The Folly of the Embargo on Cuba
New York Dr. Cesar Chelala
At a time when relations between Iran and the West have the potential to improve, after many years of antagonism, it is worth reflecting on the fact that relations between nations can contribute either to a climate of antagonism and war or of cooperation and peace that extends even beyond the countries in conflict. Nowhere is this truer than in the relationship between the United States and Cuba.
Irrationality reigns. The trade embargo against Cuba, the most enduring in modern history, has been strongly criticized not only by those sympathetic to the Cuban regime but also by many leading US officials and legislators. In 2005, George P. Schultz, Secretary of State under President Ronald Reagan, called the continuing embargo “insane.” Now, by a vote 188 to 2, and for the 22nd time, the United Nations condemned the US blockade of Cuba.
Former President Jimmy Carter says anti-Castro leaders in Florida have a major and exaggerated influence on the US presidential election in that battleground state. Carter, a severe critic of US policy on Cuba, estimates that most Cuban-Americans now want open borders and an end to the trade embargo. Before taking office, President Barak Obama declared that he wanted to recast long-hostile U.S.-Cuba relations. After Pope Benedict XVI’s 2012 visit to Cuba, the US Bishops called for an end to the embargo.
The embargo has gained the US universal condemnation without making a dent in the Castro brothers’ policies. Paradoxically, in absolute terms, the embargo now costs the United States far more than it costs Cuba. The Cuban Policy Foundation (CPF), a US nonprofit organization dedicated to the study of the benefits of expanding trade and people-to-people contact with Cuba, estimated that up to $4.84 billion are lost annually by the US because of the restrictions on exports to Cuba. The Cuban government estimates that the embargo costs Cuba $685 million annually.

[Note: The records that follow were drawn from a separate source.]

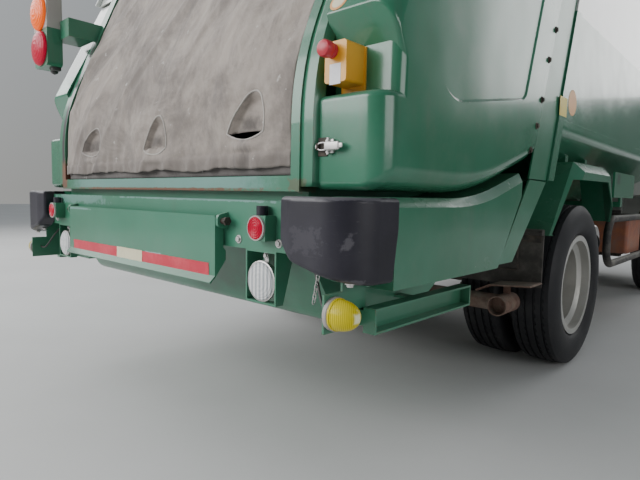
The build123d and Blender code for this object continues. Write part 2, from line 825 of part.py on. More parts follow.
def corner_bumper():
    """Moulded rubber bumper round the rear corner, on the right."""
    inner_x = beam_half_width + seat_gap
    low, high = bumper_z
    plan = outline(
        [
            (inner_x, bumper_rear_y + 14),
            (beam_half_width + 46, bumper_rear_y, 60),
            (bumper_side_x - 8, bumper_rear_y, 105),
            (bumper_side_x, bumper_front_y),
            (bumper_side_x - 50, bumper_front_y),
            (bumper_side_x - 56, beam_rear_y + 6, 50),
            (inner_x, beam_rear_y + 6),
        ]
    )
    front = outline([(inner_x, high - 12, 14), (inner_x, 676, 40), (beam_half_width + 48, 634, 50),
                     (bumper_side_x + 10, 586), (bumper_side_x + 10, high - 12)])
    y = bumper_front_y
    side = outline([(tail_y - 40, high), (y + 12, high), (y - 22, low), (tail_y - 40, low)])
    form = upward(plan, bumper_z) & along(front, (tail_y - 40, y + 20)) & across(side, (inner_x - 1, reach))
    top = [edge for edge in form.edges() if edge.center().Z > high - 14 and edge.center().Y < beam_rear_y]
    return fillet(top, bumper_edge)


def rubber_stop():
    """Rubber stop on the square reflector housing, on the right."""
    return rod_z(15, reflector_x, tail_y + 36, (738 + seat_gap, 762))


reversing_lamp_place = (beam_half_width - 114, 563)
reflector_x = beam_half_width - 88
tail_lamp_x = half_width - 55
tail_lamp_radius = 78
stop_x = hopper_half_width + 103


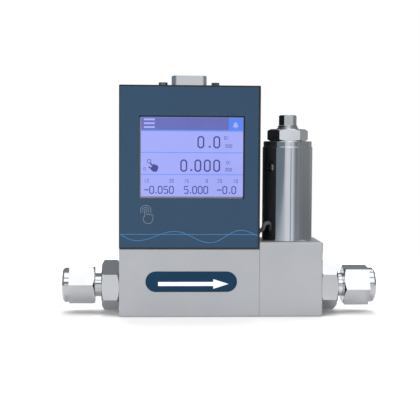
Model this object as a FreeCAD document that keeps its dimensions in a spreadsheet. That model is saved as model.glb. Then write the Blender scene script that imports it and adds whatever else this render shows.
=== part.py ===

Many Cubans consider the embargo a political measure that doesn’t respond to the wishes of majority of the American people. The time is overdue to implement a diplomatic approach that would lead to the lifting of the embargo and the reestablishment of normal relations between both countries. If we can have normal relations with Vietnam, the reasoning goes, why not have them with Cuba?
One suggestion to break the impasse would be to convene a high level meeting of Cuban and American doctors, where health issues could be assessed and recommendations made for bilateral aid. Despite the embargo that adversely affects the health of Cubans, Cuba has one of the highest life expectancy rates in the region with the average citizen living to 78 years plus, on a par with the United States.
As of 2012, infant mortality in Cuba had fallen to 4.83 deaths per thousand as compared with 6.0 deaths per thousand for the U.S. In its last report on children’s health, State of the World’s Children 2012, the United Nations Children’s Fund (UNICEF) stated that Cuba is the only country in Latin America and the Caribbean without child malnutrition.
An end to an embargo on medical supplies and equipment would, of course, be beneficial for Cuba. The US, for its part, would also gain from a closer look at the Cuban health policy of universal coverage and from advances made by Cuban medical researchers. Similar bilateral approaches in other fields of interest to the two countries might then follow, in particular in agriculture.
The world today, besieged by violence and war, will welcome a change of approach that until now has only hurt the Cuban people, alienated US allies, and drastically curtailed US commercial opportunities with Cuba. Ending the embargo will contribute to creating an atmosphere of goodwill of unpredictable but undoubtedly beneficial consequences for world peace.
Dr. Cesar Chelala is the foreign correspondent for The Middle East Times International (Australia).